# A Typical Teaching assistants wage?



## Fatima (Nov 6, 2010)

I would like to know how much a typical teaching assistants wage is? I know maybe you may not know, but any rough figure would be great. 

Someone without a degree but with a level 3 childcare diploma. 

Many thanks!


----------



## Moe78 (Oct 29, 2010)

Depends on experience, education and nationality. If your experience, nationality and/or education is western then you tend to get more especially from the private schools. Perhaps 5-10k a month in dirhams.


----------



## Fatima (Nov 6, 2010)

This is for a teaching assistant?


----------



## Moe78 (Oct 29, 2010)

5000 a month is more likely than 10


----------



## Fatima (Nov 6, 2010)

ok so if the wage is 5000, how much is a 2 bed apartment? Roughly


----------



## Moe78 (Oct 29, 2010)

3000-5000. I don't think it would be enough to live on! You should check for job offers but from what I recall 5000 was the salary of a friend I knew who worked as a TA, I don't know if they gave her accommodation too.


----------



## Jynxgirl (Nov 27, 2009)

From discussing with teachers on salary packages of 12,000 to 13,000, I would think a teaching assistant is more going to be in the 5,000 range. If accommodations are provided, probly more like shared accommodations. 

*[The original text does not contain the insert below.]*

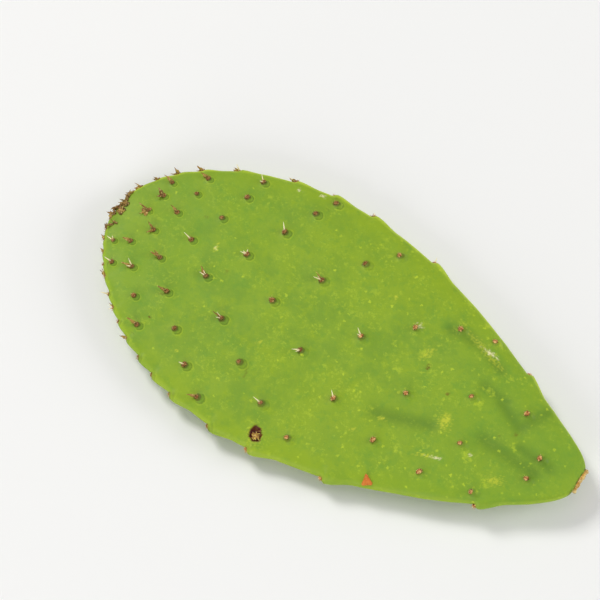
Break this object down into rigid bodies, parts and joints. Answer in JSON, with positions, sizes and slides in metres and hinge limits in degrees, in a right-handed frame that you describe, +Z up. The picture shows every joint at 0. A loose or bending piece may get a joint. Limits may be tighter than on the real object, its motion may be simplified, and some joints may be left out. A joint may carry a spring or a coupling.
{
  "type": "prickly pear cactus pad",
  "caption": "Flat green obovate cactus pad lying down, with a scalloped rim, rows of small woolly areoles with short spines and dried leaves, and a corky cut base.",
  "frame": {"origin": "on the floor, under the middle of the pad's bounding box", "axes": "+X from the rounded tip to the cut base, +Y across the pad, +Z up"},
  "size_m": [0.3063, 0.164, 0.0242],
  "materials": {
    "pad_skin": "waxy matte plant skin",
    "areole_wool": "short dense brown wool and bristles",
    "spine": "dry horny cream-white spine",
    "dried_leaf": "dry shrivelled leaf, tan to red-brown",
    "base_cork": "rough dry cork"
  },
  "bodies": {
    "root": {"cactus_pad": "pad_skin"}
  },
  "joints": []
}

All you can do is apply and see what you get offered.


----------



## dstump (Apr 26, 2010)

Jynxgirl said:


> From discussing with teachers on salary packages of 12,000 to 13,000, I would think a teaching assistant is more going to be in the 5,000 range. If accommodations are provided, probly more like shared accommodations.
> 
> All you can do is apply and see what you get offered.


4.5K would be fairly typical, no accommodation, and no sponsorship, would have to be on husband's or father's visa. Generally would expect to get paid for all the school holidays though.


----------